Here are the steps you must choose to be on the safer side of a balance transfer:

1) Identify and reduce your debts

If you’ve decided to start balance transfer from your credit card to your other low-interest account, it means the balance transfer process itself is a proof that you have huge debts on your head. It may also indicate that you’re going to encounter few problems ahead. So, prepare your documents and contact a credit counselor to create a budget for you and reduce your spending before the balance transfer.

2) Check out for uncapped balance transfer fees

There is a fee which you have to pay while transferring credit balances from one account to another. Earlier, the percentage of the fee amount was fixed. But recently, some credit card companies are removing the cap on the fee amount. For example - before 2008, the 3% fee on a transferred balance would never cross the cap of $50 to $75. But from 2008, several card issuers removed the caps. Now, a 3% balance transfer fee on a $15,000 debt is $450. So, before transferring the credit balance, read the initial credit documents and fine prints.

3) Avoid buying through cards or cash advances

Many credit card companies allow a grace period for buying if your previous balances are paid off completely. But, you can’t do that with this card as you are using it as a loan. If you buy on credit or may use it for cash advances, your payments will be applied towards the low-interest balance transfer. If it takes few busy years to pay the balance transfer, your cash advances and the purchase may get stuck there accruing interest at 5, 10 or 19 %.

So, using this card might be very dangerous. You can stick to the plan of balance transfer, but you need to purchase or make a cash advance from any other card.

4) Beware of the bait-and-switch element

If you get a balance transfer offer, which is pre-approved for a certain amount, but at the time of submitting the application, you’ll find out it’s actually a lesser amount that you are eligible for. So, if you want all your balances to get transferred to this card, you may still get stuck with huge debt. Your credit limit might have increased, which might also affect your credit score.

5) Shop around for the best rate

It's crucial that you must shop around and make sure to get the best rate. Finding a right credit card is the best way you can start managing your finances. Check out different websites, and see, which cards offer which rates with facilities.
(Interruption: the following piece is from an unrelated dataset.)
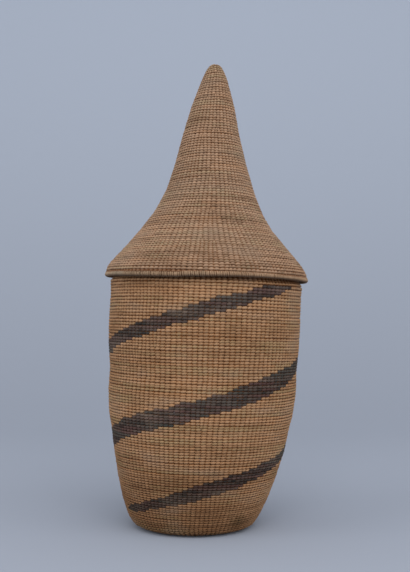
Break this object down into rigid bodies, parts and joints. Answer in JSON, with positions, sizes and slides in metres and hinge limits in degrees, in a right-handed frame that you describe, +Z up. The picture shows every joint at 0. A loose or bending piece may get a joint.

You might get an offer of 9.9% APR and think it’s the best for you. But, you didn’t know that actually you can qualify for 4.9% APR. So, you can consider several credit cards and maintain them properly. People normally go for several credit cards due to the cost of credit card cash advances, lending urges, and for promotional rates on purchases. To become debt free, first make payments to the card with the highest APR.

6) Remove the new card

Closing an old credit card account is not a good idea, it’ll definitely harm your credit score. So, don’t do it right away. You can close any new credit account having a high APR, you can destroy the new card physically so that you won't be manipulated to use it for any purpose, just use it to pay off the balance.